The Vatican is set to formally present on May 25 Pope Leo XIV’s first encyclical, an extensive document expected to outline the Catholic Church’s response to artificial intelligence (AI), labor disruption, and human dignity as well as the moral responsibilities of those who build and deploy technology at scale.
An encyclical is one of the highest forms of papal teaching, a formal letter from the Pope to the global Church on a matter of faith, morals, or social concern. Titled Magnifica Humanitas, the Pontiff’s first encyclical was signed May 15 on the 135th anniversary of Pope Leo XIII’s Rerum Novarum, the landmark 1891 encyclical on labor and workers’ rights during the Industrial Revolution.
Why this encyclical is different
Pope Leo has signaled from the first days of his pontificate that AI would define his papacy in the way labor questions defined Pope Leo XIII's.
On his second full day as Pope, he told the College of Cardinals, "In our own day, the Church offers to everyone the treasury of her social teaching in response to another industrial revolution and to developments in the field of artificial intelligence that pose new challenges for the defense of human dignity, justice and labor."
He chose the name Leo deliberately, invoking Rerum Novarum, the landmark 1891 encyclical that addressed the upheaval of the industrial revolution and became the foundation of modern Catholic Social Teaching (CST).
Pope Leo is uniquely prepared for this moment as a former mathematics professor and canon lawyer. Time magazine named him one of the world's most influential figures on AI in 2025. He may verbalize for techno-optimists the human concerns about AI shared by ordinary people and communities globally, both in and outside of the faith.
What to expect
Catholics can draw on the Church and Pope Leo's extensive public record on AI to anticipate key messages.
Pope Leo has stated repeatedly that AI must function as "a tool for the good of human beings" and that "authentic wisdom has more to do with recognizing the true meaning of life than with the availability of data." The encyclical will make these convictions magisterial, binding them to the Church's formal teaching authority. Antiqua et Nova, the Vatican's January 2025 doctrinal note, laid the theological groundwork: Every person is created in imago Dei, a dignity from which no algorithm can add or detract.

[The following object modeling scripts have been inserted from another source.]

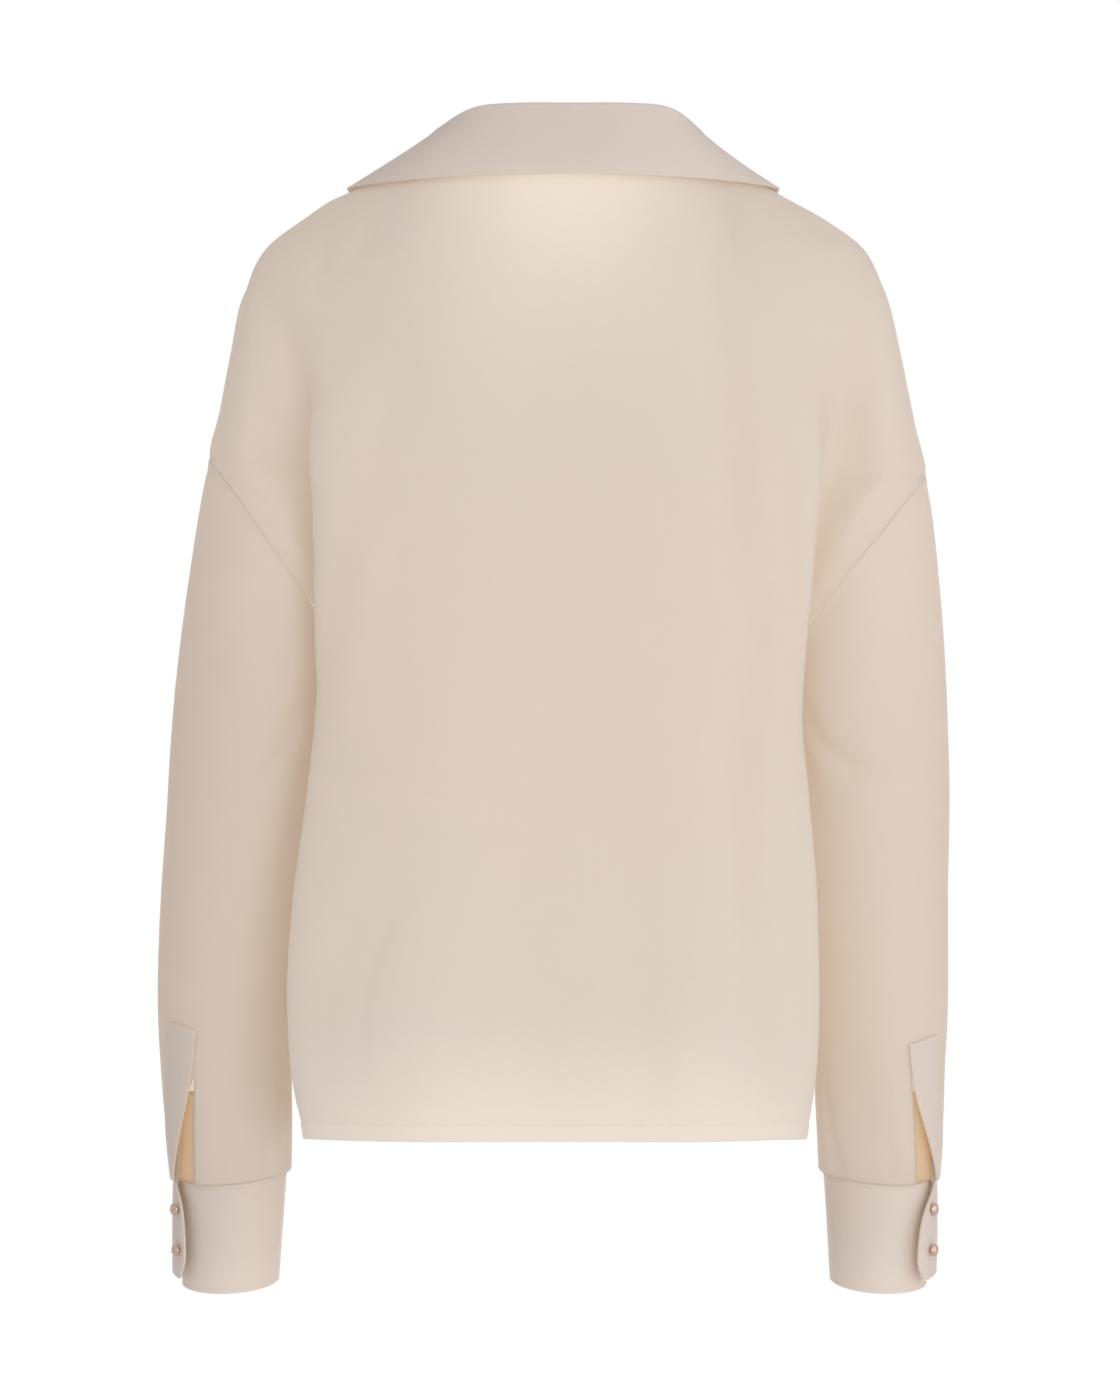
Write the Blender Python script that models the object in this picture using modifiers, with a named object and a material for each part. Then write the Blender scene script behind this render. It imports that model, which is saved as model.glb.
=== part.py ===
"""A silk blouse in the shape it keeps when worn: wide collar, dropped shoulders, buttoned cuffs.

The wearer faces -Y and stands along +Z, with the left arm at +X. The origin is midway between
the two neck points, where the blouse rests on the shoulders. Tables are in millimetres and hold
the mean of both sides; LEAN then moves every level sideways, as the blouse hangs.
"""

import math

import bmesh
import bpy
import numpy as np
from mathutils import Vector
from mathutils.bvhtree import BVHTree

MM = 0.001
NAME = "silk_blouse"

# Walls and gaps
PANEL_WALL = 1.2 * MM
FACED_WALL = 1.6 * MM
SEAM_GAP = 0.5 * MM
NECK_GAP = 1.6 * MM
CROWN_GAP = 0.9 * MM
UNDERLAP_GAP = 1.4 * MM

# Sleeve opening, cuff and buttons
SLIT_TURN = 62.5
SLIT_TOP = 0.583
CUFF_TOP = 0.652
CUFF_COLUMNS = 19
BUTTON_RADIUS = 4.0 * MM
BUTTON_HEIGHTS = {"upper": -0.668, "lower": -0.694}
BUTTON_TURN = 34.0
# Half of a button's section, as shares of its radius: distance from the axis and height
BUTTON_PROFILE = (
    (0, 1.178),
    (0.45, 1.116),
    (0.8, 0.93),
    (1.0, 0.651),
    (0.95, 0.465),
    (0.4, 0.372),
    (0.36, 0),
    (0, 0),
)

# The right sleeve is set in a little lower than the left, which fades out along the arm
SIDES = {"left": 1, "right": -1}
RIGHT_ARMHOLE_DROP = 11 * MM
RIGHT_CROWN_OUT = 2.5 * MM
CROWN_START = 180
CROWN_BLEND = 40
DROP_COLUMNS = ("height", "share")
DROP = ((-460, 0), (-330, 1), (-180, 1), (-60, 0))
BODY_REACH = 120
ARM_BLEND = 20

# Sideways hang of the whole blouse at each height
LEAN_COLUMNS = ("height", "shift")
LEAN = (
    (-760, 6.0),
    (-620, 5.5),
    (-581, 6.5),
    (-533, 6.5),
    (-470, 5.5),
    (-406, 3.5),
    (-343, 2.5),
    (-295, 1.0),
    (-200, -1.5),
    (-60, -1.0),
    (0, -1.0),
    (20, -3.5),
    (34, -6.0),
)

# Where the back and the front end: along the shoulder, round the armhole, down the side.
# "down" is the distance down the panel, and "turn" the angle round the armhole from its top.
SEAM_COLUMNS = ("down", "edge_x", "edge_y", "edge_z", "turn")
SEAM_SECTIONS = (
    (0, 88, 0, 7, 0),
    (26, 112, 0, -8, 0),
    (52, 138, 0, -22.5, 0),
    (84, 170, 1, -41, 0),
    (108, 190, 1, -57, 0),
    (134, 203, 1, -82, 0),
    (176, 213, 0, -125, 0),
    (208, 220, -2, -160, 0),
    (238, 226, -4, -190, 0),
    (264, 0, 0, 0, 45),
    (292, 0, 0, 0, 80),
    (324, 0, 0, 0, 115),
    (354, 0, 0, 0, 150),
    (382, 142, -4, -303, 180),
    (414, 134, -6, -343, 180),
    (471, 140, -6, -400, 180),
    (541, 148, -6, -470, 180),
    (604, 154, -6, -533, 180),
    (651, 155, -6, -580, 180),
    (691, 152, -6, -620, 180),
)
SHOULDER_END = 8
UNDERARM = 13
ROW_STEPS = (1,) * SHOULDER_END + (2,) * 5 + (1,) + (2,) * 5

# How far apart the back and the front stay along their seam, by the row of the table above
GAP_COLUMNS = ("row", "gap")
SEAM_GAPS = (
    (0, NECK_GAP),
    (2, NECK_GAP),
    (3, SEAM_GAP),
    (7, SEAM_GAP),
    (SHOULDER_END, CROWN_GAP),
    (9, SEAM_GAP),
)

# The back, from the seam to the spine, one row for each seam section
BACK_COLUMNS = (
    "level", "arm_x", "arm_y", "valley_x", "valley_y",
    "wing_x", "wing_y", "blade_x", "blade_y", "middle_x", "middle_y",
)
BACK_SECTIONS = (
    (-6, 84, 17, 76, 31, 62, 41, 36, 48, 0, 50),
    (-18, 108, 19, 96, 35, 80, 46, 48, 55, 0, 58),
    (-34, 133, 21, 120, 38, 98, 53, 60, 64, 0, 67),
    (-54, 163, 24, 146, 44, 118, 61, 70, 73, 0, 76),
    (-72, 184, 27, 165, 48, 130, 67, 78, 80, 0, 82),
    (-95, 198, 33, 174, 54, 140, 71, 84, 86, 0, 88),
    (-135, 201, 42, 172, 53, 152, 71, 92, 91, 0, 93),
    (-165, 203, 45, 166, 48, 159, 73, 95, 93, 0, 95),
    (-195, 204, 48, 160, 44, 161, 75, 96, 94, 0, 96),
    (-215, 191, 54, 157, 43, 159, 75, 97, 95, 0, 97),
    (-240, 173, 54, 155, 44, 158, 74, 98, 95, 0, 97),
    (-268, 159, 48, 151, 46, 157, 72, 99, 95, 0, 97),
    (-294, 146.5, 34, 147, 46, 156, 69, 100, 95, 0, 98),
    (-316, 141, 16, 142.5, 37, 155, 65, 100, 95, 0, 98),
    (-343, 133, 15, 136, 36, 153, 61, 100, 95, 0, 98),
    (-400, 140, 15, 144, 36, 158, 59, 104, 96, 0, 99),
    (-470, 148, 15, 153, 34, 165, 56, 108, 97, 0, 100),
    (-533, 154, 14, 159, 32, 168, 52, 110, 98, 0, 101),
    (-580, 156, 14, 160, 30, 166, 48, 108, 99, 0, 103),
    (-620, 153, 13, 155, 27, 159, 43, 104, 98, 0, 104),
)
BACK_FALLS = (0.0, 0.25, 0.55, 0.85, 1.0, 1.0)

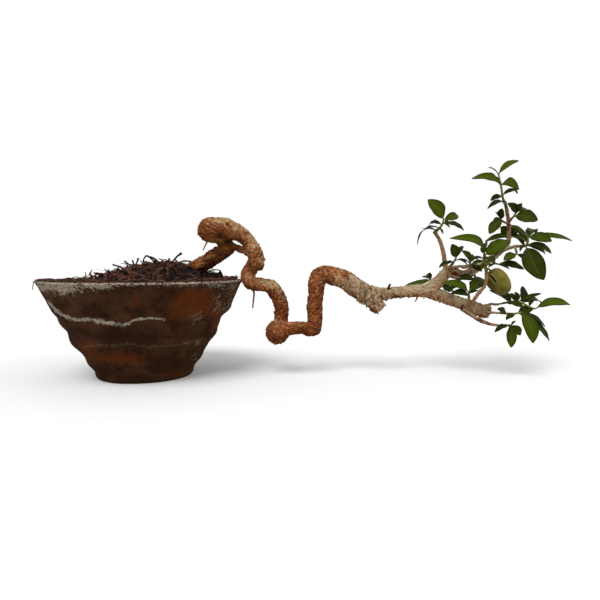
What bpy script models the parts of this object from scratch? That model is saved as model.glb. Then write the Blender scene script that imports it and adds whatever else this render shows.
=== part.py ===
"""Cascade-trained Barbados cherry bonsai in a ridged clay bowl.

Metres, +Z up, the origin at the middle of the bowl's foot. The tree is laid out as an elevation drawing: each
of its points is given in millimetres as it is seen from the view point, across from the bowl's axis and up from
the table, with its true depth behind the bowl's axis. seen() turns such a point into a place.
"""

import math
import random

import bmesh
import bpy
from mathutils import Matrix, Vector, noise

MM = 0.001
SEED = 7

# The view point of the elevation drawing, in millimetres
VIEW_POINT = Vector((156.0, -520.0, 111.0))
VIEW_TILT = math.radians(3.96)
DRAWING_ACROSS = 156.0
DRAWING_UP = 85.0

# The bowl, in millimetres: outer radius and height, from the foot to the rim
BOWL_PROFILE = [
    (44.5, 0.0), (46.6, 2.2), (48.2, 7.5), (52.6, 14.5), (57.2, 22.5), (62.2, 29.5), (66.4, 35.5), (69.4, 41.0),
    (72.2, 48.5), (77.6, 59.5), (82.0, 65.0), (86.0, 72.0), (90.6, 82.0), (94.4, 90.5), (96.6, 94.0),
]
BOWL_WALL = 6.6
BOWL_FLOOR = 8.0
FLOOR_CORNER = 3.0
RIM_ROUNDING = 1.4
BOWL_SIDES = 32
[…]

Pope Leo has returned consistently to several specific concerns: the rights of children in a digital world, the displacement of workers through automation, the concentration of technological wealth among a powerful few, and the dangers of autonomous weapons systems that remove human moral agency from decisions of life and death. The U.S. bishops addressed several of these directly in a June 2025 letter to Congress, urging that AI policy be governed by an ethical framework rooted in human dignity and the common good.
Many in the Catholic AI and investing community hope the Pontiff will speak directly to the responsibility of builders and investors, those who write the code, fund the systems, and architect the infrastructure shaping human life. Whether the encyclical addresses the specific moral obligations of Catholic capital in the AI economy remains to be seen, but it is the natural extension of the CST principle of participation: Every person has the right not only to benefit from economic life but to shape it.
What Catholic Social Teaching already says
Catholics preparing for the encyclical need not wait for Monday to learn about the Church’s teaching on technology, as the Church has already offered substantial guidance. Antiqua et Nova insists that the human person "transcends the material world through the soul" and possesses capacities for love, communion, and moral responsibility that no machine can replicate.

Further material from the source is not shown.